*EXERCISE REQUIREMENTS*
Only the lines between the line with "before = set(bpy.data.objects)" and the line with "# thin glazes are laid over a ground.", together with those two lines themselves, are to be copied exactly.
━━━━━ MATERIAL FOR THE TASK ━━━━━
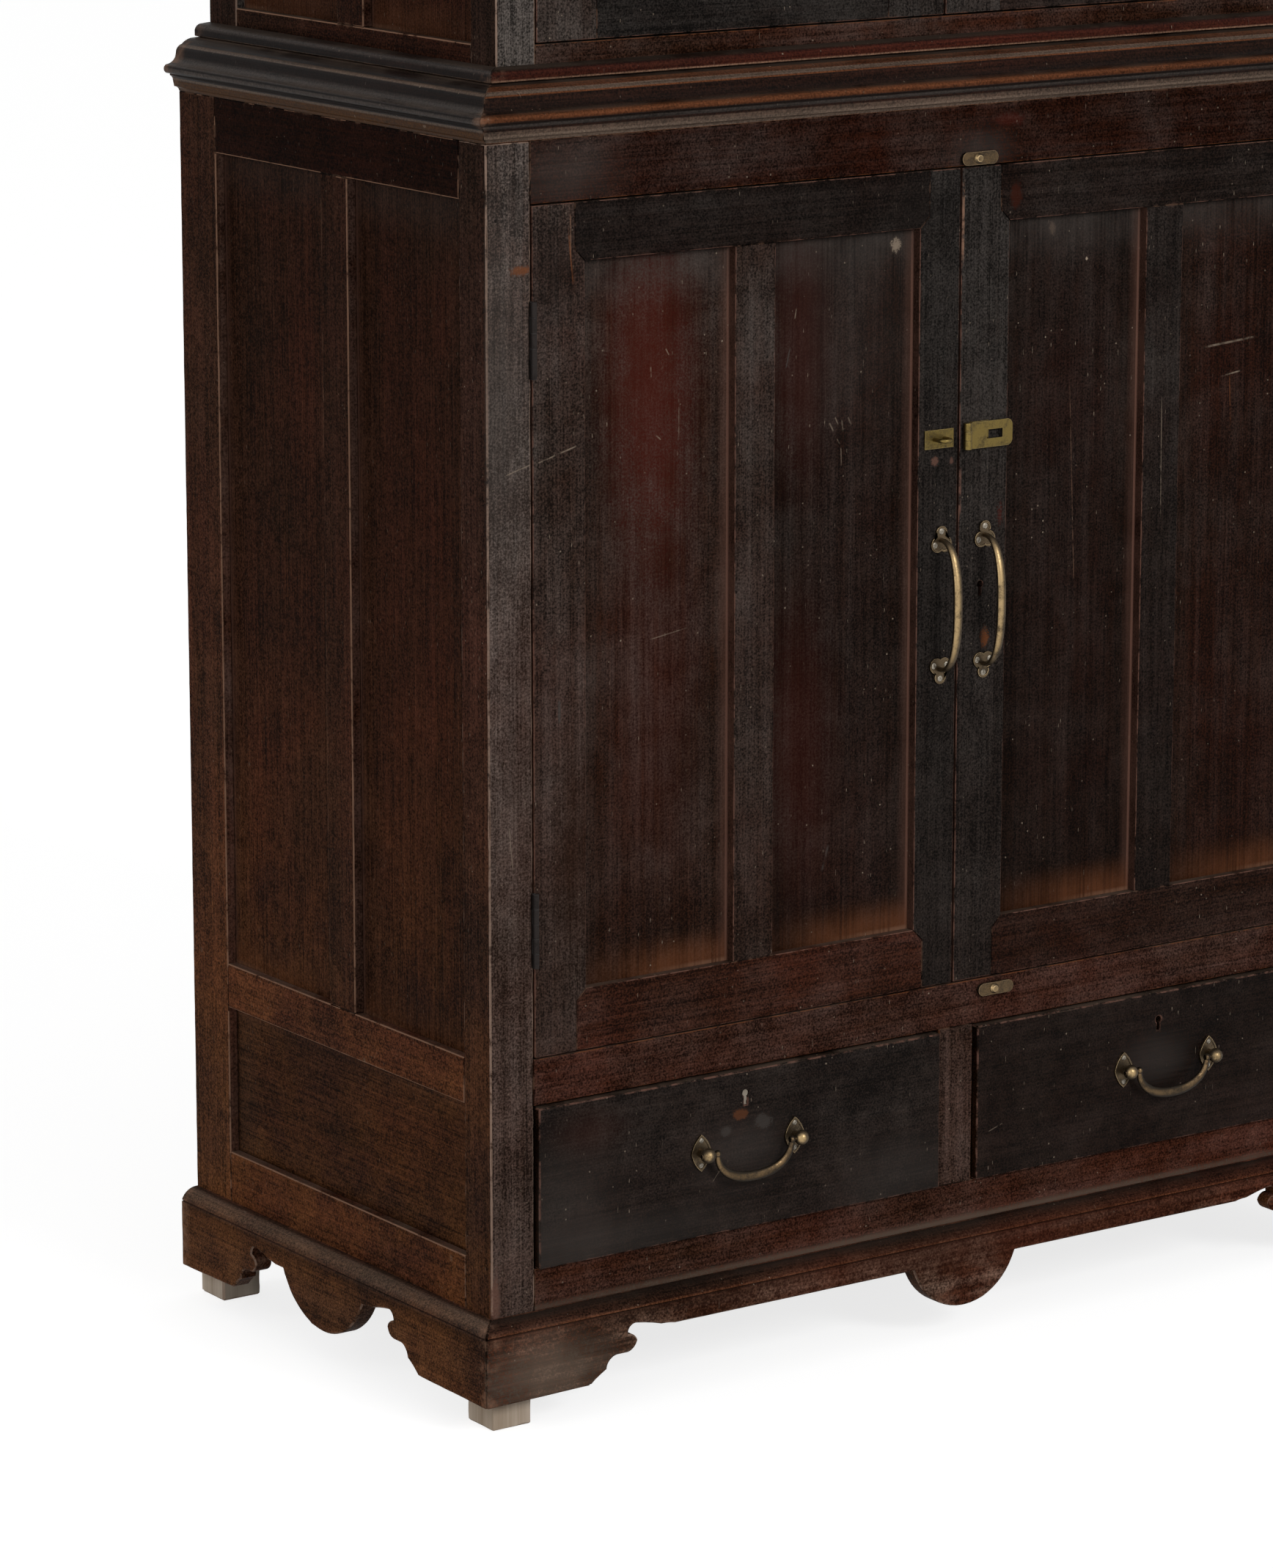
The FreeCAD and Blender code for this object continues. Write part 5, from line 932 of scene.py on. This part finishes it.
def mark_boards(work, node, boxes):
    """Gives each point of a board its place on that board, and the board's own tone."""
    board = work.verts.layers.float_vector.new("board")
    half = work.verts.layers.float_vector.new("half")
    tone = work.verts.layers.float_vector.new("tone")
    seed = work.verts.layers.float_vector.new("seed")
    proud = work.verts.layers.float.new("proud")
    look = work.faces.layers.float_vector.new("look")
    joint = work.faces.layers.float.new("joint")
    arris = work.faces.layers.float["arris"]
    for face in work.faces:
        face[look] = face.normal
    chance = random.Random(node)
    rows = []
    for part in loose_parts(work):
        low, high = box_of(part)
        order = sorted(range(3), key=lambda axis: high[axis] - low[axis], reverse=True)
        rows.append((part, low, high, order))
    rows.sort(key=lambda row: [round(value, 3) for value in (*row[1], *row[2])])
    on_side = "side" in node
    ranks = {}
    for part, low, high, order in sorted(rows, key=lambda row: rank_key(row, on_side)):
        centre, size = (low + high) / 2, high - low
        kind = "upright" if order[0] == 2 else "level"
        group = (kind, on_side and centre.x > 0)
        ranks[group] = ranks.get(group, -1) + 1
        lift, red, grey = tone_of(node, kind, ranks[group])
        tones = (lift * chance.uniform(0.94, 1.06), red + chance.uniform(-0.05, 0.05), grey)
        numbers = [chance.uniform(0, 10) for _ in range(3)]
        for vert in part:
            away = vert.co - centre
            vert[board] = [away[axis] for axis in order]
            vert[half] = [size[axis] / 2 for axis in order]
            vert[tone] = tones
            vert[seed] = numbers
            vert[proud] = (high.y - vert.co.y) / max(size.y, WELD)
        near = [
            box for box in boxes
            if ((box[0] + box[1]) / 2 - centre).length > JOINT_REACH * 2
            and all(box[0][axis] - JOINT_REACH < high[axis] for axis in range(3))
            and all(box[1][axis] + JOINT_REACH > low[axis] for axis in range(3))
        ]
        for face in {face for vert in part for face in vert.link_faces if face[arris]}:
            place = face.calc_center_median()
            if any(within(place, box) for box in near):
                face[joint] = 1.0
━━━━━
━━━━━ MATERIAL FOR THE TASK ━━━━━
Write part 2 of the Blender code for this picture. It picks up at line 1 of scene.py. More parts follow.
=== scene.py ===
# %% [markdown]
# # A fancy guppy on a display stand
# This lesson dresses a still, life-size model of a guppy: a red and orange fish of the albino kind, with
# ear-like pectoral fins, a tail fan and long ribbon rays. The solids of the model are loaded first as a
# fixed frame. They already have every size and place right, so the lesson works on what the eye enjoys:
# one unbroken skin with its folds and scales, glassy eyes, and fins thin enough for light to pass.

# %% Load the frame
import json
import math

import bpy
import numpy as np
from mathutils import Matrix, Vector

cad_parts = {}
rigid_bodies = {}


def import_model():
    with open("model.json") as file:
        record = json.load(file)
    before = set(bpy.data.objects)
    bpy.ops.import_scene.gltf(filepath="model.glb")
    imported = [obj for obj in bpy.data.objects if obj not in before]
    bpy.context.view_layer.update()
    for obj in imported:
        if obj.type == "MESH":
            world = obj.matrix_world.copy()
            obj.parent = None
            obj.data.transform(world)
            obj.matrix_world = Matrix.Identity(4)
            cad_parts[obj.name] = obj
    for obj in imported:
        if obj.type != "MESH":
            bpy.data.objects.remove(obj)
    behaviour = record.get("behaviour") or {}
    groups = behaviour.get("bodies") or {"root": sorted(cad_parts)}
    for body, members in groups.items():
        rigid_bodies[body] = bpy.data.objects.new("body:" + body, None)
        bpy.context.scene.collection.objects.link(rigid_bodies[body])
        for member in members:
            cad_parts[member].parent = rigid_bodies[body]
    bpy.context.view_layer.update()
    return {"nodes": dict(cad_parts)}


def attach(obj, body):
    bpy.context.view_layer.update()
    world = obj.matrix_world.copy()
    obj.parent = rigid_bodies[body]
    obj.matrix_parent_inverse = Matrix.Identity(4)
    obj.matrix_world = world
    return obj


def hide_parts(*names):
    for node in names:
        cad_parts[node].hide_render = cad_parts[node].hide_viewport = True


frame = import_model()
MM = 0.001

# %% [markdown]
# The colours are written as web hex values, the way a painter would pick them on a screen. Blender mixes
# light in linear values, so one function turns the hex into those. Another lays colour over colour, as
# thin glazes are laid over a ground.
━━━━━
*SOLUTION TO THIS EXERCISE*
    before = set(bpy.data.objects)
    bpy.ops.import_scene.gltf(filepath="model.glb")
    imported = [obj for obj in bpy.data.objects if obj not in before]
    bpy.context.view_layer.update()
    for obj in imported:
        if obj.type == "MESH":
            world = obj.matrix_world.copy()
            obj.parent = None
            obj.data.transform(world)
            obj.matrix_world = Matrix.Identity(4)
            cad_parts[obj.name] = obj
    for obj in imported:
        if obj.type != "MESH":
            bpy.data.objects.remove(obj)
    behaviour = record.get("behaviour") or {}
    groups = behaviour.get("bodies") or {"root": sorted(cad_parts)}
    for body, members in groups.items():
        rigid_bodies[body] = bpy.data.objects.new("body:" + body, None)
        bpy.context.scene.collection.objects.link(rigid_bodies[body])
        for member in members:
            cad_parts[member].parent = rigid_bodies[body]
    bpy.context.view_layer.update()
    return {"nodes": dict(cad_parts)}


def attach(obj, body):
    bpy.context.view_layer.update()
    world = obj.matrix_world.copy()
    obj.parent = rigid_bodies[body]
    obj.matrix_parent_inverse = Matrix.Identity(4)
    obj.matrix_world = world
    return obj


def hide_parts(*names):
    for node in names:
        cad_parts[node].hide_render = cad_parts[node].hide_viewport = True


frame = import_model()
MM = 0.001

# %% [markdown]
# The colours are written as web hex values, the way a painter would pick them on a screen. Blender mixes
# light in linear values, so one function turns the hex into those. Another lays colour over colour, as
# thin glazes are laid over a ground.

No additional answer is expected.